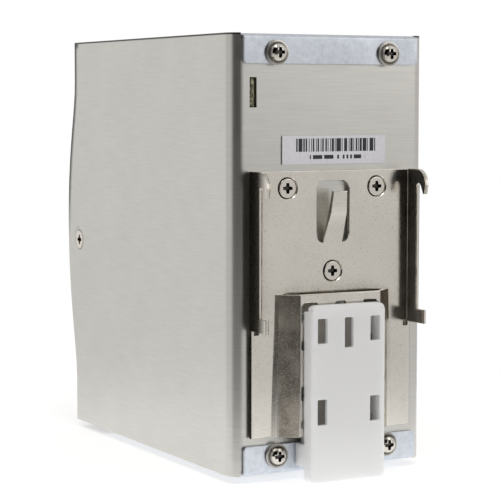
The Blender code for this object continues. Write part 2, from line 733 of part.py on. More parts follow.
def flush_screw(name, surface, axis, direction, length=7.0):
    """A countersunk screw whose head is flush with a surface."""
    slope = COUNTERSUNK_RADIUS - SHANK_RADIUS
    profile = ((0, 0), (COUNTERSUNK_RADIUS, 0), (SHANK_RADIUS, -slope),
               (SHANK_RADIUS, -length), (0, -length))
    outward = [direction if name_of_axis == axis else 0 for name_of_axis in "xyz"]
    screw = turned(name, profile, surface, outward, "screw_nickel")
    cut(screw, recess(name, surface, axis, direction))
    return screw


def fasteners():
    for index, (x, z) in enumerate(cover_screw_points(), 1):
        pan_screw(f"cover_screw_{index}", x, z, FLANGE_BACK_Y)
    for index, (x, z) in enumerate(BRACKET_SCREWS, 1):
        flush_screw(f"bracket_screw_{index}", (x, BRACKET_BACK_Y, z), "y", 1)
    y, z = SIDE_SCREW
    for name, side in (("right", 1), ("left", -1)):
        flush_screw(f"side_screw_{name}", (side * WIDTH / 2, y, z), "x", side)


# ---- Terminals and controls ----

def block_half_width(poles):
    return poles * POLE_PITCH / 2 + 1.0


def pole_positions(poles):
    return [(pole - (poles - 1) / 2) * POLE_PITCH for pole in range(poles)]


def terminal_row(name, poles, top):
    """A terminal block with one captive screw and one rising clamp for each pole."""
    half = block_half_width(poles)
    block = box(f"{name}_terminal_block", (-half, BLOCK_FRONT_Y, level(top, BLOCK_DEPTH[0])),
                (half, BLOCK_BACK_Y, level(top, BLOCK_DEPTH[1])), "terminal_plastic")
    screw_z = level(top, TERMINAL_SCREW_DEPTH)
    reach = CLAMP_HALF_HEIGHT + GAP
    for index, x in enumerate(pole_positions(poles), 1):
        cut(block,
            box("pocket_cutter", (x - CLAMP_X - GAP, POCKET_Y[0], screw_z - reach),
                (x + CLAMP_X + GAP, POCKET_Y[1], screw_z + reach)),
            box("wire_hole_cutter", (x - WIRE_HOLE_X, WIRE_HOLE_Y[0], level(top, -1)),
                (x + WIRE_HOLE_X, WIRE_HOLE_Y[1], screw_z)),
            cylinder("head_hole_cutter", (x, BLOCK_FRONT_Y - 1, screw_z),
                     (x, TERMINAL_HEAD_Y[1] + GAP, screw_z), TERMINAL_HEAD_RADIUS + GAP,
                     segments=SMALL_ROUND),
            cylinder("shank_hole_cutter", (x, TERMINAL_HEAD_Y[1], screw_z),
                     (x, POCKET_Y[0] + 1, screw_z), TERMINAL_SHANK_RADIUS + GAP,
                     segments=SMALL_ROUND))
        terminal_screw(f"{name}_terminal_screw_{index}", x, screw_z)
        wire_clamp(f"{name}_wire_clamp_{index}", x, screw_z)
    return block


def terminal_screw(name, x, z):
    """A slotted cheese head screw, turned from the front."""
    head = TERMINAL_HEAD_Y[1] - TERMINAL_HEAD_Y[0]
    shank = TERMINAL_SHANK_END_Y - TERMINAL_HEAD_Y[1]
    profile = ((0, head), (TERMINAL_HEAD_RADIUS, head), (TERMINAL_HEAD_RADIUS, 0),
               (TERMINAL_SHANK_RADIUS, 0), (TERMINAL_SHANK_RADIUS, -shank), (0, -shank))
    screw = turned(name, profile, (x, TERMINAL_HEAD_Y[1], z), (0, -1, 0), "terminal_steel", SMALL_ROUND)
    cut(screw, box(f"{name}_slot_cutter", (x - 3, TERMINAL_HEAD_Y[0] - 1, z - 0.4),
                   (x + 3, TERMINAL_HEAD_Y[0] + 0.8, z + 0.4)))
    return screw


def wire_clamp(name, x, z):
    """A cage that the screw draws forward to grip the wire."""
    low, high = CLAMP_Y
    half = CLAMP_HALF_HEIGHT
    inner_x = CLAMP_X - CLAMP_WALL
    cage = box(name, (x - CLAMP_X, low, z - half), (x + CLAMP_X, high, z + half), "terminal_steel")
    cut(cage,
        box(f"{name}_opening_cutter", (x - inner_x, low + CLAMP_WALL, z - half - 1),
            (x + inner_x, high - CLAMP_WALL, z + half + 1)),
        cylinder(f"{name}_thread_cutter", (x, low - 1, z), (x, low + CLAMP_WALL + 1, z),
                 TERMINAL_SHANK_RADIUS + GAP, segments=SMALL_ROUND))
    return cage


def controls():
    """The status light and the output voltage adjuster."""
    lens_tip = FRONT_Y + 0.2
    flange_radius = LIGHT_RADIUS + 0.5
    flange_depth = -12.0
    base_depth = lens_tip - BLOCK_BACK_Y + GAP
    dome = ((0, 0.8), (LIGHT_RADIUS * 0.6, 0.6), (LIGHT_RADIUS, 0), (LIGHT_RADIUS, flange_depth),
            (flange_radius, flange_depth), (flange_radius, base_depth), (0, base_depth))
    turned("status_light", dome, (LIGHT_X, lens_tip - 2.0, CONTROL_Z), (0, -1, 0), "light_lens",
           SMALL_ROUND)

    body_front = -98.0
    half = 3.3
    box("adjuster_body", (ADJUSTER_X - half, body_front, CONTROL_Z - half),
        (ADJUSTER_X + half, BLOCK_BACK_Y, CONTROL_Z + half), "adjuster_blue")
    rotor_tip = FRONT_Y - 0.9
    rotor = cylinder("adjuster_rotor", (ADJUSTER_X, body_front - GAP, CONTROL_Z),
                     (ADJUSTER_X, rotor_tip, CONTROL_Z), ADJUSTER_RADIUS, "nylon")
    cut(rotor, box("rotor_slot_cutter", (ADJUSTER_X - 3, rotor_tip - 1, CONTROL_Z - 0.35),
                   (ADJUSTER_X + 3, rotor_tip + 0.9, CONTROL_Z + 0.35)))


# ---- Boards and their components ----

def boards():
    """The main board along one side panel and the two that carry the terminals."""
    main = box("main_board", (BOARD_X, MAIN_BOARD_Y[0], MAIN_BOARD_Z[0]),
               (BOARD_X + BOARD_SHEET, MAIN_BOARD_Y[1], MAIN_BOARD_Z[1]), "board_laminate")
    join(main, box("board_tab_cutter", (BOARD_X, MAIN_BOARD_Y[1] - 1, TAB_Z[0]),
                   (BOARD_X + BOARD_SHEET, TAB_END_Y, TAB_Z[1])))
    film = box("insulation_film", (FILM_X[0], FILM_Y[0], FILM_Z[0]), (FILM_X[1], FILM_Y[1], FILM_Z[1]),
               "insulation_film")
    for y, z in SUPPORT_POINTS:
        for sheet, radius in ((main, SUPPORT_HOLE_RADIUS), (film, FILM_HOLE_RADIUS)):
            cut(sheet, cylinder("support_hole_cutter", (BOARD_X - 2, y, z), (FILM_X[1] + 2, y, z), radius,
                                segments=SMALL_ROUND))
    for name, (low, high) in (("output_board", OUTPUT_BOARD_Z), ("input_board", INPUT_BOARD_Z)):
        box(name, (-FRONT_BOARD_X, FRONT_BOARD_Y[0], low), (FRONT_BOARD_X, FRONT_BOARD_Y[1], high),
            "board_laminate")


def board_supports():
    """Snap-in nylon posts that hold the main board off the side panel."""
    base_x = INNER_X - GAP
    board_back = base_x - BOARD_X - BOARD_SHEET
    snap = board_back + BOARD_SHEET
    profile = ((0, snap + 1.8), (0.9, snap + 1.8), (2.0, snap + 0.7), (1.2, snap + 0.4),
               (1.2, board_back - GAP), (2.3, board_back - GAP), (2.3, 1.0), (3.5, 1.0), (3.5, 0), (0, 0))
    for index, (y, z) in enumerate(SUPPORT_POINTS, 1):
        turned(f"board_support_{index}", profile, (base_x, y, z), (-1, 0, 0), "nylon", 12)


def standing_box(name, place_on_board, size, finish, edge=0.0):
    """A block that stands on the main board."""
    y, z = place_on_board
    depth, height, tall = size
    block = box(name, (STAND_X, y - depth / 2, z - height / 2),
                (STAND_X - tall, y + depth / 2, z + height / 2), finish)
    return soften(block, edge) if edge else block


def standing_can(name, place_on_board, radius, tall, segments=ROUND):
    y, z = place_on_board
    return cylinder(name, (STAND_X, y, z), (STAND_X - tall, y, z), radius, "capacitor_sleeve", segments)


def ring_core(name, place_on_board, radius, hole, tall):
    """A wound toroid that lies flat on the board."""
    profile = ((hole, tall), (radius, tall), (radius, 0), (hole, 0))
    return turned(name, profile, (STAND_X, *place_on_board), (-1, 0, 0), "winding_tape", ring=True)


def heat_sink(name, z, tall, fins_towards):
    """A plate that stands on the board, with fins on the side away from its device."""
    fins = 5
    plate, fin, fin_height = 2.5, 1.5, 5.0
    near, far = HEAT_SINK_Y
    pitch = (far - near - fin) / (fins - 1)
    root = z + fins_towards * plate
    tip = root + fins_towards * fin_height
    outline = [(near, z), (far, z)]
    for index in reversed(range(fins)):
        y = near + index * pitch
        outline += [(y + fin, tip), (y, tip)]
        if index:
            outline += [(y, root), (y - pitch + fin, root)]
    return prism(name, [outline], STAND_X - tall, STAND_X, "x", "heat_sink_aluminium")


def cooled_device(name, sink):
    """A power device that lies against the flat side of a heat sink."""
    clearance = COOLED_DEVICE_SIZE[1] / 2 + 0.5
    z = sink["z"] - sink["fins_towards"] * clearance
    return standing_box(name, (COOLED_DEVICE_Y, z), COOLED_DEVICE_SIZE, "component_black")


def transformer():
    """A ferrite core closed round a wound bobbin."""
    y, z = TRANSFORMER_PLACE
    core_depth, height, tall = CORE_SIZE
    core = standing_box("transformer_core", TRANSFORMER_PLACE, CORE_SIZE, "ferrite")
    window_x = (STAND_X - CORE_YOKE + GAP, STAND_X - tall + CORE_YOKE - GAP)
    window_z = (CORE_LEG, height / 2 - CORE_LIMB)
    for side in (1, -1):
        cut(core, box("core_window_cutter", (window_x[0], y - core_depth, z + side * window_z[0]),
                      (window_x[1], y + core_depth, z + side * window_z[1])))
    winding_size = (WINDING_DEPTH, WINDING_HEIGHT, tall - 2 * CORE_YOKE)
    winding = standing_box("transformer_winding", TRANSFORMER_PLACE, winding_size, "winding_tape", 2.0)
    winding.location.x -= CORE_YOKE * MM
    hole_y, hole_z = core_depth / 2 + GAP, CORE_LEG + GAP
    cut(winding, box("winding_hole_cutter", (STAND_X, y - hole_y, z - hole_z),
                     (STAND_X - tall, y + hole_y, z + hole_z)))


def components():
    """The power stage, from the fuse at the bottom front to the output capacitors at the top."""
    fuse_x = STAND_X - FUSE["lift"]
    low, high = FUSE["z"]
    cylinder("fuse", (fuse_x, FUSE["y"], low), (fuse_x, FUSE["y"], high), FUSE["radius"],
             "fuse_ceramic", SMALL_ROUND)
    standing_box("input_film_capacitor", FILM_CAPACITOR["place"], FILM_CAPACITOR["size"],
                 "film_yellow", 0.8)
    for name, choke in (("input_choke", INPUT_CHOKE), ("output_choke", OUTPUT_CHOKE)):
        ring_core(name, choke["place"], choke["radius"], choke["hole"], choke["tall"])
    standing_box("bridge_rectifier", RECTIFIER_BRIDGE["place"], RECTIFIER_BRIDGE["size"], "component_black")
    standing_can("bulk_capacitor", BULK_CAPACITOR["place"], BULK_CAPACITOR["radius"],
                 BULK_CAPACITOR["tall"])
    for sink_name, device_name, sink in (("primary_heat_sink", "power_transistor", PRIMARY_SINK),
                                         ("secondary_heat_sink", "output_rectifier", SECONDARY_SINK)):
        heat_sink(sink_name, sink["z"], sink["tall"], sink["fins_towards"])
        cooled_device(device_name, sink)
    for index, y in enumerate(OUTPUT_CAPACITOR_Y, 1):
        standing_can(f"output_capacitor_{index}", (y, OUTPUT_CAPACITOR_Z), OUTPUT_CAPACITOR_RADIUS,
                     OUTPUT_CAPACITOR_TALL, SMALL_ROUND)


def serial_label():
    """A paper label on the back wall, just above the bracket."""
    box("serial_label", (LABEL_X[0], GAP, LABEL_Z[0]), (LABEL_X[1], GAP + LABEL_SHEET, LABEL_Z[1]),
        "label_paper")


clear_scene()
parts = new_collection("din_rail_power_supply")
cutters = new_collection("cutters")
housing = bpy.data.objects.new("housing_corner", None)
housing.location = Vector((0.0, -SEAT_Y, -RAIL_CENTRE)) * MM
parts.objects.link(housing)

case_shell()
cover("top_cover", True)
cover("bottom_cover", False)
front_panel()
din_bracket()
rail_latch()
latch_spring()
fasteners()
terminal_row("output", OUTPUT_POLES, True)
terminal_row("input", INPUT_POLES, False)
controls()
boards()
board_supports()
transformer()
components()
serial_label()
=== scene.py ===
"""The looks of a DIN rail power supply, seen from behind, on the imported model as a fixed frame."""
import json
import math

import bmesh
import bpy
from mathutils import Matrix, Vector


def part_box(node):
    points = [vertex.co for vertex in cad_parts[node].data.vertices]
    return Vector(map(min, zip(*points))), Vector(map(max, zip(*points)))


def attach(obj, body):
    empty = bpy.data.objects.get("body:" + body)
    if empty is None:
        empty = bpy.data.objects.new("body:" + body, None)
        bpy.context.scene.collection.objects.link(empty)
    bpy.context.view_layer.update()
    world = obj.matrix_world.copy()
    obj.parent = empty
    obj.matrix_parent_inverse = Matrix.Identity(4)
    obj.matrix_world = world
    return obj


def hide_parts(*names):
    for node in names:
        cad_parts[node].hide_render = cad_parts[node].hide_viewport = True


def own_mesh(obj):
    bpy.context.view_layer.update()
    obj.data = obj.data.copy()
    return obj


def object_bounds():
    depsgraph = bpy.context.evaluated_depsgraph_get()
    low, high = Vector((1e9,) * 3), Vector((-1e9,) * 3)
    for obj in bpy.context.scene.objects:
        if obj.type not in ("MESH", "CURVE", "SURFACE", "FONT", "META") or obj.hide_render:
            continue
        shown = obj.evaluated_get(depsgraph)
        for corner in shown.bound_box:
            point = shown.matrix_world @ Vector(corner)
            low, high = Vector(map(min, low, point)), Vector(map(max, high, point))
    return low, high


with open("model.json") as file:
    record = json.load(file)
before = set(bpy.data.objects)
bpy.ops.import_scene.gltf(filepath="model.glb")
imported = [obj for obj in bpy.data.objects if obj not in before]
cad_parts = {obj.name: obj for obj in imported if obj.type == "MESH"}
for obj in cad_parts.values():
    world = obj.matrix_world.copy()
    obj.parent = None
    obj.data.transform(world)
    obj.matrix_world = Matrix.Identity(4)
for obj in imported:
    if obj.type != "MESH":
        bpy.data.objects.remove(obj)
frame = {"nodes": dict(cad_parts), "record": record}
CAD_BOX = [list(corner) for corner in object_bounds()]
MM = 0.001
NODE_BODY = {node: body for body, nodes in frame["record"]["behaviour"]["bodies"].items() for node in nodes}
SCENE = bpy.context.scene


# ---------------------------------------------------------------- camera, floor and light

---

* _Objective_
Look above for the line that contains "clear_scene()". Starting there, transcribe every line exactly until you have copied the line that contains "obj.parent = empty".

* _Solution_
clear_scene()
parts = new_collection("din_rail_power_supply")
cutters = new_collection("cutters")
housing = bpy.data.objects.new("housing_corner", None)
housing.location = Vector((0.0, -SEAT_Y, -RAIL_CENTRE)) * MM
parts.objects.link(housing)

case_shell()
cover("top_cover", True)
cover("bottom_cover", False)
front_panel()
din_bracket()
rail_latch()
latch_spring()
fasteners()
terminal_row("output", OUTPUT_POLES, True)
terminal_row("input", INPUT_POLES, False)
controls()
boards()
board_supports()
transformer()
components()
serial_label()
=== scene.py ===
"""The looks of a DIN rail power supply, seen from behind, on the imported model as a fixed frame."""
import json
import math

import bmesh
import bpy
from mathutils import Matrix, Vector


def part_box(node):
    points = [vertex.co for vertex in cad_parts[node].data.vertices]
    return Vector(map(min, zip(*points))), Vector(map(max, zip(*points)))


def attach(obj, body):
    empty = bpy.data.objects.get("body:" + body)
    if empty is None:
        empty = bpy.data.objects.new("body:" + body, None)
        bpy.context.scene.collection.objects.link(empty)
    bpy.context.view_layer.update()
    world = obj.matrix_world.copy()
    obj.parent = empty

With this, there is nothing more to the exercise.